Ever since she was a little girl, Kelsey Allen dreamed of being a doctor.
But the 25-year-old medical student from the Qalipu Mi’kmaq First Nation in Newfoundland knows her journey comes with barriers – including racism – as she tries to navigate a health-care system where inequities and a lack of Indigenous representation are still a concern.
“As an Indigenous woman, I’m very aware that every day that I’m in medical school, I’m working in a system that was not made for me,” said Allen, who is in her second year of medical school at McMaster University in Ontario.
Her goal is to eventually serve her community back home.
“It’s very important to me that as an Indigenous doctor, getting my medical education, that I do not come out on the other side of a medical conveyor belt as another western doctor who is Indigenous,” she told Global News in an interview.
“I want to be an Indigenous doctor who practises holistic medicine and who acknowledges that someone is more than just their symptoms or their disease.”
Progress on calls to action
As Canada marks its third National Day for Truth and Reconciliation Saturday to honour lost children and survivors of residential schools, Indigenous doctors say progress has been made in the health-care field, but more work needs to be done.
In 2015, the Truth and Reconciliation Commission made 94 calls to action – of which seven are focused specifically on health care.
In particular, number 23 demands an increase in the number of Indigenous professionals working in the health-care field.
Dr. Alika Lafontaine, past president of the Canadian Medical Association, says Indigenous representation is improving and “it’s an exciting time” to see that happen.
“I’m seeing more and more folks go into specialties that are needed within Indigenous communities across the country … moving into policy positions and also leadership within health-care systems,” he told Global News in an interview.
The federal government, as part of last year’s Fall Economic Statement, earmarked $250 million over five years to support the recruitment and retention of health professionals on First Nations reserves.
To boost nursing employment, Ottawa says Indigenous Services Canada has conducted job fairs and social media outreach, paid for advertising and worked with educational institutions to help Indigenous students access and participate in health-care programs.
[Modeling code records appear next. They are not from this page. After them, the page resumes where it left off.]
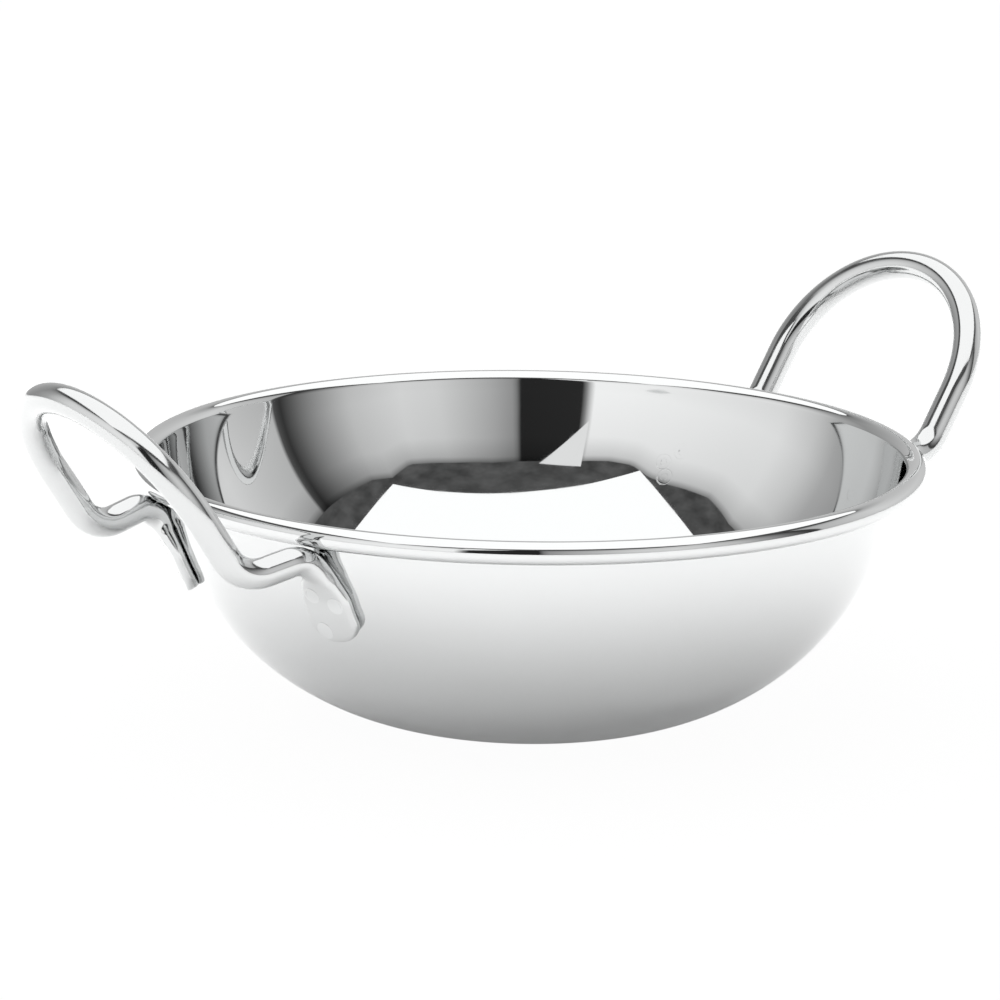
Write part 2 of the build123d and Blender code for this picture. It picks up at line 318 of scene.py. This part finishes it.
def limb_stations():
    """From the foot's tip to the top of the loop: centre, heading, way out, roundness, width."""
    stations = []
    seat, out, to_tip = foot_seat(0)
    foot_top = seat + out * (thickness_at(NECK_ROUNDNESS[1]) / 2 - FOOT_SINK)
    neck_corner = foot_top - to_tip * NECK_LENGTH
    knee = np.array([neck_corner[0] + KNEE_REACH, GRIP_HALF_WIDTH, neck_corner[2] - KNEE_DROP])
    lean_sin, lean_cos = sin_cos(GRIP_LEAN)
    up_grip = np.array([lean_sin, 0, lean_cos])
    spring = knee + up_grip * LIMB_LENGTH

    # the foot, from its trimmed tip up to where the neck begins
    foot_height = np.linalg.norm(foot_seat(0)[0] - foot_seat(1)[0])
    half_width = half_width_of(FOOT_THICKNESS / 2)
    corner_rise = FOOT_CORNER * (1 - np.cos(np.linspace(0, math.pi / 2, TIP_STEPS)))
    plain_steps = np.linspace(foot_height - FOOT_CORNER, 0, FOOT_STEPS)[1:]
    foot_steps = np.concatenate([foot_height - corner_rise, plain_steps])
    shares = foot_steps / foot_height
    foot_roundness = smooth_steps(FOOT_SHARES, FOOT_ROUNDNESS, shares)
    for step, share, roundness in zip(foot_steps, shares, foot_roundness):
        seat, wall_out, to_tip = foot_seat(share)
        centre = seat + wall_out * (thickness_at(roundness) / 2 - FOOT_SINK)
        into_corner = max(0.0, FOOT_CORNER - (foot_height - step))
        narrowed = FOOT_CORNER - math.sqrt(FOOT_CORNER**2 - into_corner**2)
        stations.append((centre, -to_tip, wall_out, roundness, 1 - narrowed / half_width))

    # the neck, where the rod grows round again
    points, headings, inward = corner_arc(foot_top, neck_corner, knee, NECK_LENGTH, NECK_STEPS)
    shares = np.linspace(0, 1, NECK_STEPS)
    neck_roundness = smooth_steps(NECK_SHARES, NECK_ROUNDNESS, shares)
    neck = list(zip(points, headings, shares, neck_roundness))
    for point, heading, share, roundness in neck[1:]:
        to_centre = unit(inward - heading * (heading @ inward))
        lean_out = unit(to_centre * share + out * (1 - share))
        stations.append((point, heading, lean_out, roundness, 1))

    # the short run, the knee, the limb and a quarter of the loop, all round rod
    run = neck_corner - knee
    turn = math.acos(-up_grip @ unit(run))
    knee_tangent = min(KNEE_RADIUS * math.tan(turn / 2), np.linalg.norm(run) - NECK_LENGTH)
    bend, bend_headings, _ = corner_arc(neck_corner, knee, spring, knee_tangent, KNEE_STEPS)
    quarter = sin_cos(np.linspace(0, 90, LOOP_STEPS))
    loop_centre = spring * [1, 0, 1]
    side = np.array([0, GRIP_HALF_WIDTH, 0])
    loop = loop_centre + quarter[:, 1:] * side + quarter[:, :1] * up_grip * GRIP_HALF_WIDTH
    loop_headings = quarter[:, 1:] * up_grip - quarter[:, :1] * [0, 1, 0]
    round_points = np.vstack([bend, loop])
    round_headings = np.vstack([bend_headings, loop_headings])
    last_out = stations[-1][2]
    for point, heading in zip(round_points, round_headings):
        last_out = unit(last_out - heading * (heading @ last_out))
        stations.append((point, heading, last_out, 1, 1))
    return stations


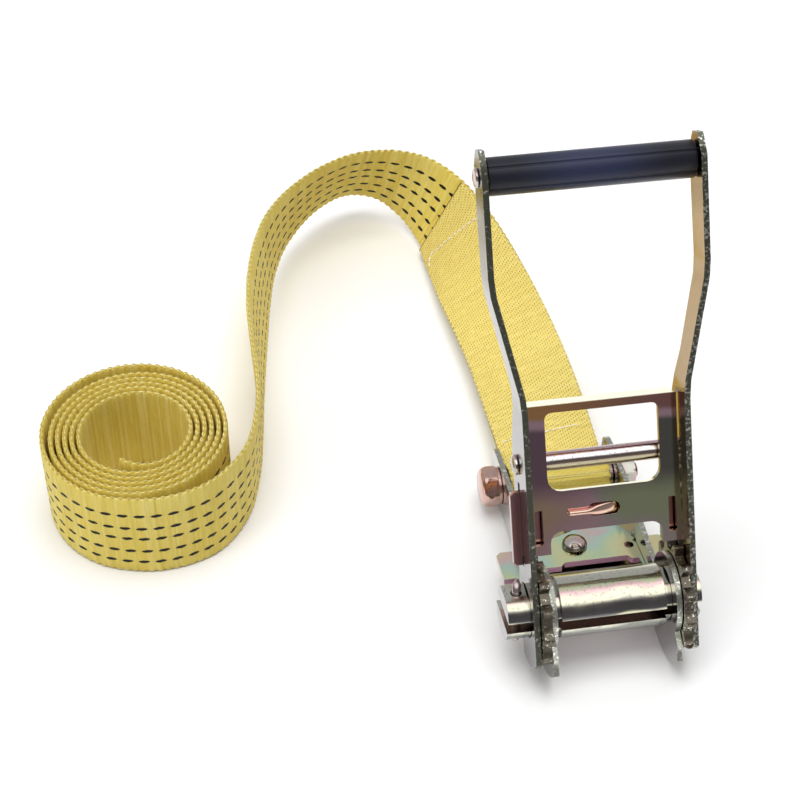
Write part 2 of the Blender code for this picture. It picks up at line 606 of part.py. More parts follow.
def build_strap(webbing, parent):
    pitch = math.radians(FRAME_PITCH)
    bolt_y = BOLT_Y * math.cos(pitch) + BOLT_Z * math.sin(pitch)
    bolt_z = DRUM_Z - BOLT_Y * math.sin(pitch) + BOLT_Z * math.cos(pitch)
    inner = SLEEVE_R + FIT
    outer = inner + STRAP_T
    tail = ROUTE[0][0][1] - FIT
    loop = arc((bolt_y, bolt_z), outer, 62, 298, 24)
    loop += [(bolt_y + 9.5, bolt_z - STRAP_T - 1.2), (tail, bolt_z - STRAP_T)]
    loop += [(tail, bolt_z + STRAP_T), (bolt_y + 9.5, bolt_z + STRAP_T + 1.2)]
    hollow = arc((bolt_y, bolt_z), inner, 46, 314, 24) + [(bolt_y + 9.4, bolt_z)]
    half = STRAP_W / 2
    eye = finish("strap_eye", prism(loop, -half, half), webbing, parent)
    cut(eye, tool("strap_eye_hollow", prism(hollow, -half - 1, half + 1), parent))

    stations = smooth_route(ROUTE, 4)
    seam = int(len(stations) * SEWN_PART)
    low, high = -STRAP_T / 2, STRAP_T / 2
    finish("strap_sewn", ribbon(stations[:seam + 1], low, high + STRAP_T), webbing, parent)
    gap = (stations[seam + 1][0] - stations[seam][0]).normalized() * FIT
    start = (stations[seam][0] + gap, stations[seam][1])
    finish("strap_free", ribbon([start] + stations[seam + 1:], low, high), webbing, parent)
    finish("strap_roll", ribbon(roll_stations(), low, high), webbing, parent)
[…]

Besides better representation, Lafontaine said he’s also seeing advancements on the infrastructure side, with a shift toward building clinics in places where Indigenous people live.
“There still are enormous gaps between where we need to be and where we are right now, but we should celebrate those wins on our way to that end state,” he said.
This is a good start, says Dr. Michael Dumont, vice-president of the Indigenous Physicians Association of Canada and medical director of the Lu’ma Medical Centre in Vancouver, adding that Indigenous health-care workers still remain “really underrepresented” in Canada.
“First Nations, Inuit and Métis people make up roughly five per cent of the population of Canada, but we only make up a small fraction of one per cent of all the physicians in Canada as Indigenous doctors. So we have a really long way to go to reach parity.”
Seeing more Indigenous health professionals provide care and in leadership positions will also help build trust among patients as they navigate a system that is “inherently unsafe” for them, Dumont said.
“We need to transform the system from within to make it safer for all of us and for Indigenous communities.”
One of the many challenges Indigenous students face, along with the lack of financial resources and other supports, is the constant struggle with their identity and the fear of not being accepted in urban settings, Dumont and Lafontaine said.
For Allen, who does not have any distinguishable Indigenous features, being “white-passing” has been both a blessing and a curse, she said.
“If I don’t wish to share my identity with people if I sense that the environment is hostile or it’s not safe, in that sense, it’s great, it’s an asset. But the other part of it is, especially when I’m not known to community here, it’s a risk of … not being accepted because I don’t look the part.”
Lafontaine, who is Métis from Saskatchewan, said it’s a “confusing journey” for many aspiring to get medical training and help their communities.
“I think that there’s definitely unique challenges for Indigenous youth. One is self-confidence and just not having that long history of folks who’ve been in the system.”
Efforts should also be made to make sure students feel well-prepared when they are done with training and go back into their communities, Dumont added.
Indigenous healing practices
The recognition of Indigenous healing practices — that have been passed on through generations — in the Canadian health-care system is also among the TRC’s calls to action.
Ottawa says it recognizes the value of Indigenous healing practices “as an important element in the provision of high quality and culturally-relevant health services for Indigenous Peoples and is providing support for these practices in a number of ways.”
In many parts of the country, these practices are “experiencing a revival,” Dumont said.
At the Lu’ma Medical Centre in the unceded Musqueam, Squamish and Tsleil-Waututh territory in B.C., where Dumont serves as a medical director, they partner with elders and traditional healers to try to improve the quality and scope of care, he says.
“Many of us grow up with a sense of shame in our identity and having access to traditional healing methods and elders really helps to foster a more positive cultural identity and ultimately better mental and emotional and spiritual health,” Dumont told Global News.
An increasing exchange of knowledge of traditional healing practices with western medicine bodes well for Canadian health-care systems, Lafontaine said.
“There’s a lot of different opinions on how you make the two work together, but at the end of the day, what we want is really for people to feel healthy.”